> [Instructions for the task]:
Extract, unchanged, every line from the top of the material below through the line with "BALL_DIAMETER = 10.34", and no more.

··· Given data

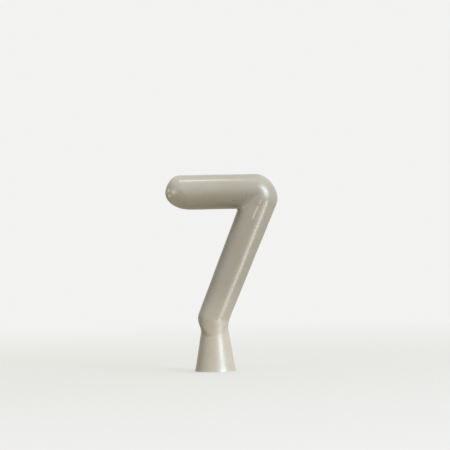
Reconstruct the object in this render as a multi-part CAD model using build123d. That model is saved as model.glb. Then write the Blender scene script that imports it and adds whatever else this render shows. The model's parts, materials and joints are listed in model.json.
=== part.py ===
from build123d import *
import os
from math import cos, degrees, hypot, radians, sin, tan

# Number birthday candle: a cast wax figure 7 on a flared foot, under a thin pearl lacquer skin,
# with a flat plaited sparkling wick that leaves the back of the bar and folds.
#
# Frame: millimetres, +Z up, the figure faces -Y and reads left to right along +X.
# The origin is the centre of the foot's flat underside.

# ---- figure: the horizontal bar ----
BAR_DIAMETER = 11.72
BAR_AXIS_HEIGHT = 60.86
BAR_LEFT_END = -15.97            # tip of the rounded left end
DOME_LENGTH = 7.0                # how far the rounded left end reaches along the bar
DOME_SLANT = -0.17               # the top of the rounded end stands further left than its bottom

# ---- figure: the bend and the stem ----
CORNER_X = 17.30                 # where the bar's axis and the stem's axis cross
STEM_LEAN = 22.5                 # degrees from vertical
BEND_RADIUS = 1.8                # of the centre line
BALL_HEIGHT = 17.9               # centre of the ball that ends the stem
BALL_DIAMETER = 10.34

# ---- foot ----
FOOT_DIAMETER = 14.08            # at the flat underside
FOOT_LIP_HEIGHT = 0.9            # thin flared rim at the very bottom
FOOT_LIP_SPREAD = 0.42
FOOT_WAIST_HEIGHT = 7.5
FOOT_WAIST_DIAMETER = 11.1
FOOT_NECK_HEIGHT = 15.0
FOOT_NECK_DIAMETER = 8.8

# ---- lacquer skin ----
COAT_THICKNESS = 0.15

# ---- wick ----
WICK_X = 0.6                     # where along the bar the wick comes out
WICK_TILT = 35.0                 # degrees behind the crest of the bar
WICK_WIDTH = 2.0
WICK_THICKNESS = 0.7
WICK_DEPTH = 9.0                 # length held in the wax
FREE_LENGTH = 8.4                # from the fold to the cut end
CURL_RADIUS = 10.0               # set that the folded free end keeps
FOLD_RADIUS = 0.45               # rounded root of the free end, on the fold's axis
FOLD_STANDOFF = 0.60             # fold's axis above the lacquer
FOLD_CLEARANCE = 0.08
STUB_HEIGHT = 0.12               # embedded wick shows this much above the lacquer

# ---- spark thread ----
THREAD_DIAMETER = 0.30
THREAD_SHOWS = 0.40              # bare thread beyond the cut end of the plait

# ---- wax seal round the wick ----
SEAL_LENGTH = 3.4                # along the bar
SEAL_WIDTH = 2.2                 # around the bar
SEAL_HEIGHT = 0.12               # above the lacquer

REACH = 30.0                     # further than any cutting shape needs to reach
UPWARDS = (Align.CENTER, Align.CENTER, Align.MIN)
DOWNWARDS = (Align.CENTER, Align.CENTER, Align.MAX)

# ---- derived places ----
bar_radius = BAR_DIAMETER / 2
ball_radius = BALL_DIAMETER / 2
lean = radians(STEM_LEAN)
stem_up = Vector(sin(lean), 0, cos(lean))
corner = Vector(CORNER_X, 0, BAR_AXIS_HEIGHT)
ball_centre = corner - stem_up * ((BAR_AXIS_HEIGHT - BALL_HEIGHT) / cos(lean))
bend_turn = 90 + STEM_LEAN
bend_setback = BEND_RADIUS * tan(radians(bend_turn / 2))
bend_start = corner - Vector(bend_setback, 0, 0)
bend_end = corner - stem_up * bend_setback
bend_centre = bend_start - Vector(0, 0, BEND_RADIUS)
stem_length = (bend_end - ball_centre).length

# The wick's own frame: origin on the bar's axis, local Z out through the wick's exit,
# local X along the bar.
tilt = radians(WICK_TILT)
wick_frame = Plane(
    origin=(WICK_X, 0, BAR_AXIS_HEIGHT),
    x_dir=(1, 0, 0),
    z_dir=(0, sin(tilt), cos(tilt)),
)
fold_height = bar_radius + FOLD_STANDOFF
stub_top = bar_radius + STUB_HEIGHT
curl_turn = FREE_LENGTH / CURL_RADIUS

# Centre of the slanted half ellipsoid whose furthest point is BAR_LEFT_END, and the
# slanted ring where it meets the bar.
dome_centre_x = BAR_LEFT_END + hypot(DOME_LENGTH, DOME_SLANT * bar_radius)
dome_ring = Plane(origin=(dome_centre_x, 0, BAR_AXIS_HEIGHT), z_dir=(1, 0, -DOME_SLANT))


def bar(radius):
    """Round bar from the slanted ring of the left end to the start of the bend."""
    plane = Plane(origin=(BAR_LEFT_END, 0, BAR_AXIS_HEIGHT), z_dir=(1, 0, 0))
    tube = plane * Cylinder(radius, bend_start.X - BAR_LEFT_END, align=UPWARDS)
    return split(tube, bisect_by=dome_ring, keep=Keep.TOP)


def dome(inset):
    """Rounded left end: half an ellipsoid, leaned so that its top reaches further left."""
    radius = bar_radius - inset
    length = DOME_LENGTH - inset
    outline = EllipticalCenterArc((0, 0), length, radius, start_angle=90, arc_size=90)
    outline += Polyline((-length, 0), (0, 0), (0, radius))
    upright = revolve(make_face(outline), Axis.X)
    slanted = upright.transform_geometry(Matrix([
        [1, 0, DOME_SLANT, 0],
        [0, 1, 0, 0],
        [0, 0, 1, 0],
    ]))
    return Pos(dome_centre_x, 0, BAR_AXIS_HEIGHT) * slanted


def bend(radius):
    """Outer side of the tight bend, turned about an axis inside the tube."""
    section_plane = Plane(origin=bend_centre, x_dir=(0, 0, 1), z_dir=(-1, 0, 0))
    disc = Pos(BEND_RADIUS, 0) * Circle(radius)
    outer_side = Rectangle(REACH, REACH, align=(Align.MIN, Align.CENTER))
    section = section_plane * (disc & outer_side)
    return revolve(section, Axis(bend_centre, (0, 1, 0)), bend_turn)


def stem(radius_top, radius_bottom):
    """Tapering round stem between the bend and the ball."""
    plane = Plane(origin=ball_centre, x_dir=(0, 1, 0), z_dir=stem_up)
    return plane * Cone(radius_bottom, radius_top, stem_length, align=UPWARDS)


def foot(inset):
    """Flared foot, turned about Z: a thin rim, then one slightly hollow flank up to the neck."""
    base = FOOT_DIAMETER / 2 - inset
    lip_top = base - FOOT_LIP_SPREAD
    waist = FOOT_WAIST_DIAMETER / 2 - inset
    neck = FOOT_NECK_DIAMETER / 2 - inset
    rim = Polyline((0, FOOT_NECK_HEIGHT), (0, 0), (base, 0), (lip_top, FOOT_LIP_HEIGHT))
    flank = ThreePointArc((lip_top, FOOT_LIP_HEIGHT), (waist, FOOT_WAIST_HEIGHT),
                          (neck, FOOT_NECK_HEIGHT))
    top = Line((neck, FOOT_NECK_HEIGHT), (0, FOOT_NECK_HEIGHT))
    profile = Plane.XZ * make_face(rim + flank + top)
    return revolve(profile, Axis.Z)


def figure(inset):
    """The whole candle's outer form, moved inwards by `inset`."""
    radius = bar_radius - inset
    ball = Pos(ball_centre) * Sphere(ball_radius - inset)
    return Part() + [
        bar(radius),
        dome(inset),
        bend(radius),
        stem(radius, ball_radius - inset),
        ball,
        foot(inset),
    ]


def straight_plait(low, high):
    """Straight length of the flat plait between two heights above the bar's axis."""
    return wick_frame * Pos(0, 0, low) * extrude(plait_section(), high - low)


def plait_section():
    """Flat plait cut across: rounded at its two narrow edges."""
    return SlotOverall(WICK_WIDTH, WICK_THICKNESS)


def around_bar(radius):
    """Long cylinder on the bar's axis."""
    return Pos(0, 0, BAR_AXIS_HEIGHT) * Rot(0, 90, 0) * Cylinder(radius, 2 * REACH)


def along_fold(radius, length):
    """Cylinder on the fold's axis, which runs along the bar."""
    return wick_frame * Pos(0, 0, fold_height) * Rot(0, 90, 0) * Cylinder(radius, length)


def along_curl(section, turn):
    """Carry a section from the fold round the curl that the free end keeps."""
    fold = wick_frame.from_local_coords(Vector(0, 0, fold_height))
    curl_centre = wick_frame.from_local_coords(Vector(0, 0, fold_height - CURL_RADIUS))
    down_the_back = Vector(0, cos(tilt), -sin(tilt))
    section_plane = Plane(origin=fold, x_dir=(1, 0, 0), z_dir=down_the_back)
    return revolve(section_plane * section, Axis(curl_centre, (-1, 0, 0)), degrees(turn))


def fold_seat():
    """Hollow seat in which the rounded root of the free end turns."""
    return along_fold(FOLD_RADIUS + FOLD_CLEARANCE, REACH)


def wax_body():
    """Cast wax figure and foot, with the pocket that holds the wick."""
    return figure(COAT_THICKNESS) - straight_plait(bar_radius - WICK_DEPTH, REACH)


def pearl_coat():
    """Lacquer skin all round, open under the foot and at the wick's exit."""
    skin = figure(0.0) - figure(COAT_THICKNESS)
    return skin - straight_plait(0, REACH)


def wick_embedded():
    """Length of the plait inside the wax, ending just above the lacquer."""
    plait = straight_plait(bar_radius - WICK_DEPTH, stub_top)
    return plait - fold_seat() - spark_thread_embedded()


def wick_free_end():
    """Free length of the plait, folded back, with the curl it keeps."""
    root = along_fold(FOLD_RADIUS, WICK_WIDTH)
    plait = along_curl(plait_section(), curl_turn)
    return root + plait - spark_thread_free_end()


def spark_thread_embedded():
    """Thread inside the embedded plait."""
    thread = Cylinder(THREAD_DIAMETER / 2, WICK_DEPTH + STUB_HEIGHT, align=DOWNWARDS)
    return wick_frame * Pos(0, 0, stub_top) * thread - fold_seat()


def spark_thread_free_end():
    """Thread inside the free end, bare for a short way beyond the cut."""
    turn = (FREE_LENGTH + THREAD_SHOWS) / CURL_RADIUS
    return along_curl(Circle(THREAD_DIAMETER / 2), turn)


def wick_seal():
    """Low bead of set wax round the wick's exit, an ellipse in plan that follows the bar."""
    outline = wick_frame * Ellipse(SEAL_LENGTH / 2, SEAL_WIDTH / 2)
    bead = extrude(outline, REACH) & around_bar(bar_radius + SEAL_HEIGHT)
    return bead - around_bar(bar_radius) - straight_plait(0, REACH)


NODES = {
    "wax_body": wax_body,
    "pearl_coat": pearl_coat,
    "wick_embedded": wick_embedded,
    "wick_free_end": wick_free_end,
    "spark_thread_embedded": spark_thread_embedded,
    "spark_thread_free_end": spark_thread_free_end,
    "wick_seal": wick_seal,
}

os.makedirs("parts", exist_ok=True)
for node, make in NODES.items():
    export_step(make(), f"parts/{node}.step")
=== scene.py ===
import json
import math

import bmesh
import bpy
import numpy as np
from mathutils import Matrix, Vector


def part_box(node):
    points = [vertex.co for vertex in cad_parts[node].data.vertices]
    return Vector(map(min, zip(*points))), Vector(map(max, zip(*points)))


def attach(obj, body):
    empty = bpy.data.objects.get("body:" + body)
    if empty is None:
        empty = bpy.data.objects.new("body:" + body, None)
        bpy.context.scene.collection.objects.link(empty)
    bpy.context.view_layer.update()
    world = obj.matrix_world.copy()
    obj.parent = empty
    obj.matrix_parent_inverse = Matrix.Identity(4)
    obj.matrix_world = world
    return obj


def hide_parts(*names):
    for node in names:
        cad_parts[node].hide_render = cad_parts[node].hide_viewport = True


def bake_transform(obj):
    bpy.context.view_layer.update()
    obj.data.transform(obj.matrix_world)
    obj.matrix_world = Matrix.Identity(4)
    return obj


# Number birthday candle, figure 7. The outer form is one closed-form distance field, which the
# lacquer skin and the wax inside it both follow. The seal sits on the bar's round.
# Shape functions work in millimetres; meshes are written in metres.

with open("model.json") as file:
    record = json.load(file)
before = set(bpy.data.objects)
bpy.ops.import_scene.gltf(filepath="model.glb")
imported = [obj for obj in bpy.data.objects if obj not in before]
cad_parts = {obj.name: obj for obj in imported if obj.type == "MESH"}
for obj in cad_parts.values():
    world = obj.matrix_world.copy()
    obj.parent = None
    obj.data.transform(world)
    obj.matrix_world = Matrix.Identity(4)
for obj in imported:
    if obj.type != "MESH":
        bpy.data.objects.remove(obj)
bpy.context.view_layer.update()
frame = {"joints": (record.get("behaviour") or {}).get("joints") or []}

MM = 0.001

# ---- sizes read from the frame, in millimetres ----
skin_low, skin_high = (np.array(corner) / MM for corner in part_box("pearl_coat"))
FOLD = np.array(frame["joints"][0]["pos_m"]) / MM     # the wick's fold, on the hinge's axis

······

> [Full response]:
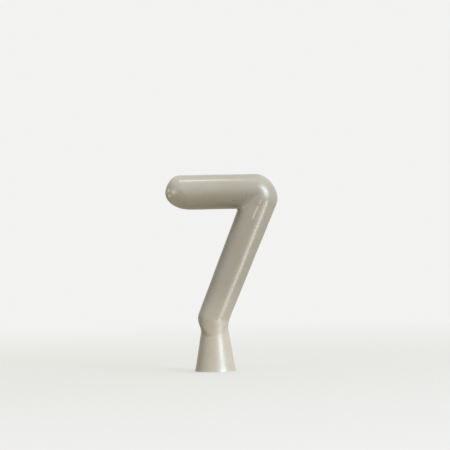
Reconstruct the object in this render as a multi-part CAD model using build123d. That model is saved as model.glb. Then write the Blender scene script that imports it and adds whatever else this render shows. The model's parts, materials and joints are listed in model.json.
=== part.py ===
from build123d import *
import os
from math import cos, degrees, hypot, radians, sin, tan

# Number birthday candle: a cast wax figure 7 on a flared foot, under a thin pearl lacquer skin,
# with a flat plaited sparkling wick that leaves the back of the bar and folds.
#
# Frame: millimetres, +Z up, the figure faces -Y and reads left to right along +X.
# The origin is the centre of the foot's flat underside.

# ---- figure: the horizontal bar ----
BAR_DIAMETER = 11.72
BAR_AXIS_HEIGHT = 60.86
BAR_LEFT_END = -15.97            # tip of the rounded left end
DOME_LENGTH = 7.0                # how far the rounded left end reaches along the bar
DOME_SLANT = -0.17               # the top of the rounded end stands further left than its bottom

# ---- figure: the bend and the stem ----
CORNER_X = 17.30                 # where the bar's axis and the stem's axis cross
STEM_LEAN = 22.5                 # degrees from vertical
BEND_RADIUS = 1.8                # of the centre line
BALL_HEIGHT = 17.9               # centre of the ball that ends the stem
BALL_DIAMETER = 10.34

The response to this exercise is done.